Eu não senti nada. A visão de sua preocupação, que antes teria sido minha âncora, agora parecia apenas mais uma cena em sua longa e arrastada performance.
Fechei os olhos, mas tudo o que conseguia ver era ele com Aline. Ele a tocando, a confortando, a escolhendo.
Lágrimas escorreram dos cantos dos meus olhos. Virei a cabeça, sem vontade de olhá-lo.
"Clara, sinto muito", ele sussurrou, sua voz embargada de emoção. "É tudo culpa minha. Eu deveria ter cuidado melhor de você. Este bebê... este bebê é nossa única esperança."
Ele apertou minha mão. "Se algo acontecer com você ou com o bebê, eu... eu não consigo viver."
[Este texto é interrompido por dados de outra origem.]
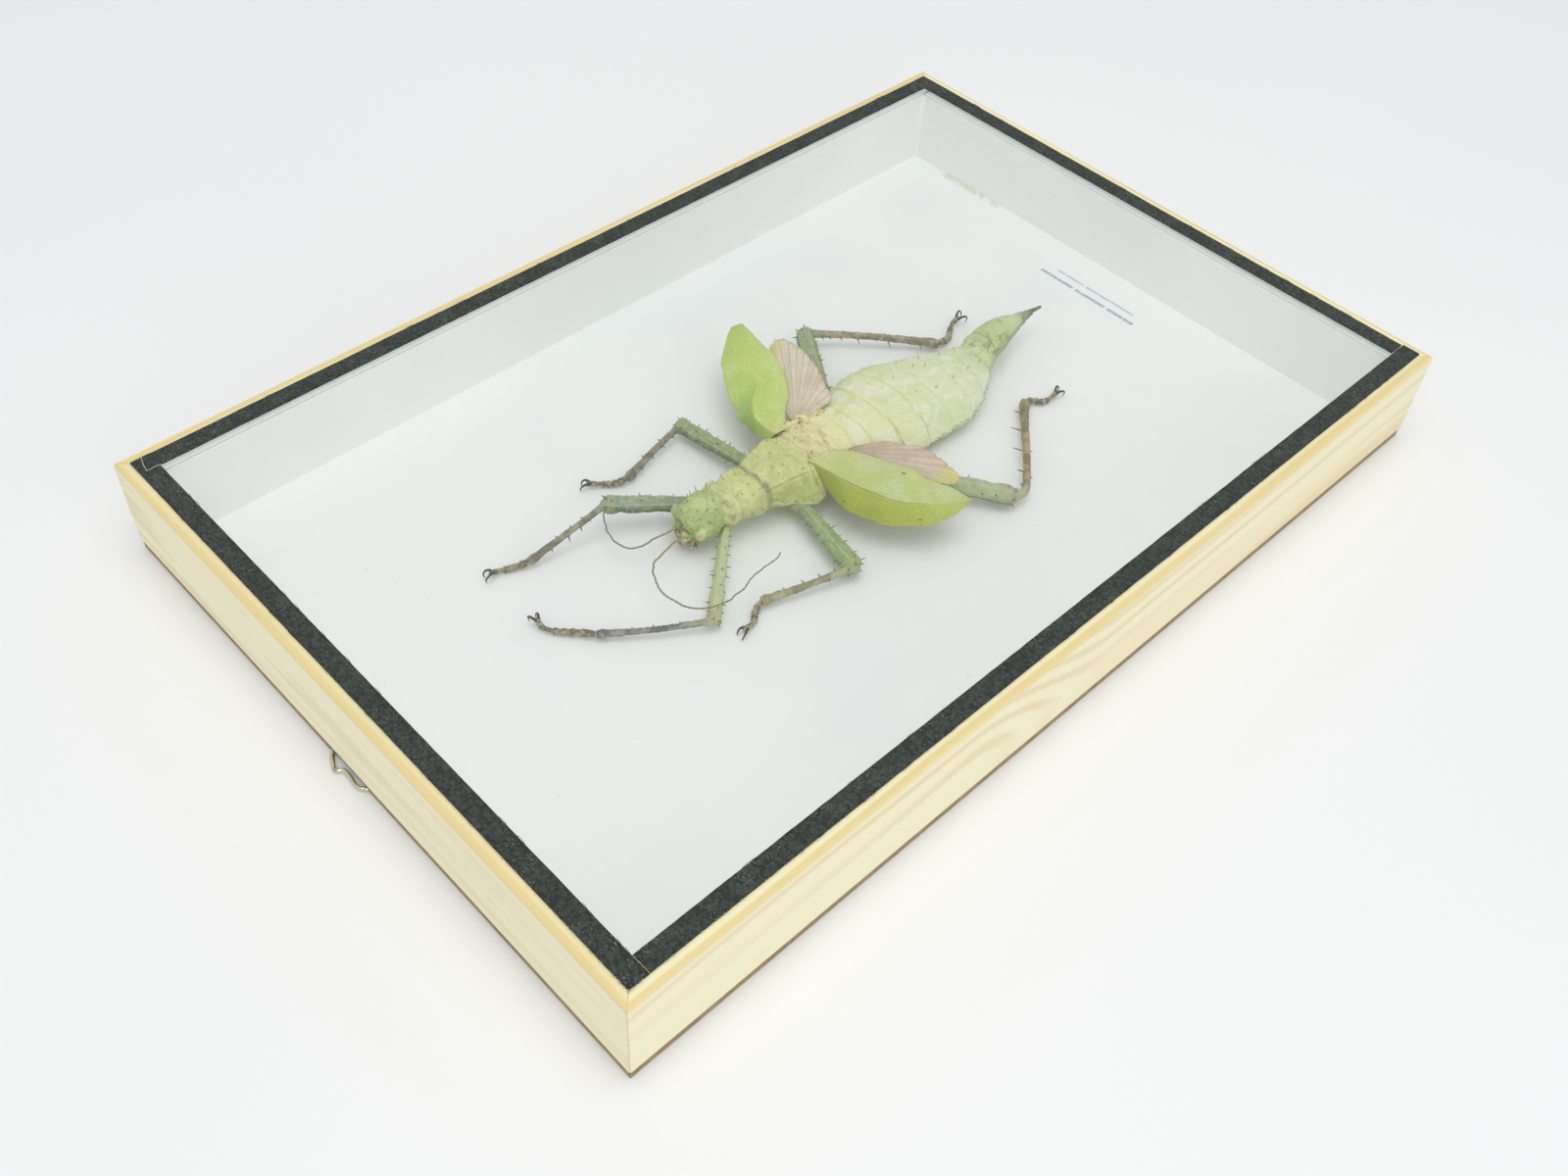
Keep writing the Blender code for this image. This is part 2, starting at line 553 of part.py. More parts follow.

Suas palavras eram vazias. Uma chantagem emocional desesperada.
"Aline é apenas minha irmã, Clara. Meus pais sentem pena dela, é só isso. Prometo, vou encontrar um lugar para ela. Ela se mudará assim que você estiver melhor."
Ele me implorou para pensar em nosso filho, para não deixar a raiva comprometer minha saúde. Meus pais entraram e ecoaram suas palavras, seus rostos máscaras de arrependimento. Eles admitiram que foram descuidados, que negligenciaram meus sentimentos. Prometeram se revezar para cuidar de mim, para compensar tudo.
Eu sabia que eles estavam mentindo. Todos eles. Mas eu estava fraca demais, quebrada demais para discutir.
Fechei os olhos, fingindo estar dormindo. "Estou cansada. Quero descansar."
Eles se calaram, aceitando minha dispensa.
Alguns minutos depois, houve uma batida suave na porta. Ela se abriu rangendo. Aline.
Arthur franziu a testa, sua voz um sussurro áspero. "O que você está fazendo aqui? Você pode trazer germes."
Aline o ignorou, seus olhos fixos em mim. "Sinto muito, Clara", disse ela, sua voz escorrendo falsa simpatia. "Eu me sinto péssima. Isso tudo é culpa minha."
Ela se virou para meus pais. "Vocês dois deveriam ir para casa e descansar. Eu posso ficar aqui com o Arthur e cuidar dela."
Meus pais, exaustos e culpados, concordaram prontamente. Eles beijaram minha testa e saíram.
Agora éramos apenas nós três. A verdadeira família.
"Você deveria ir também, Aline", disse Arthur, sua voz baixa.
Ela fez uma cara corajosa e triste. "Você tem razão. Eu vou embora. Vou fazer minhas malas e sair esta noite."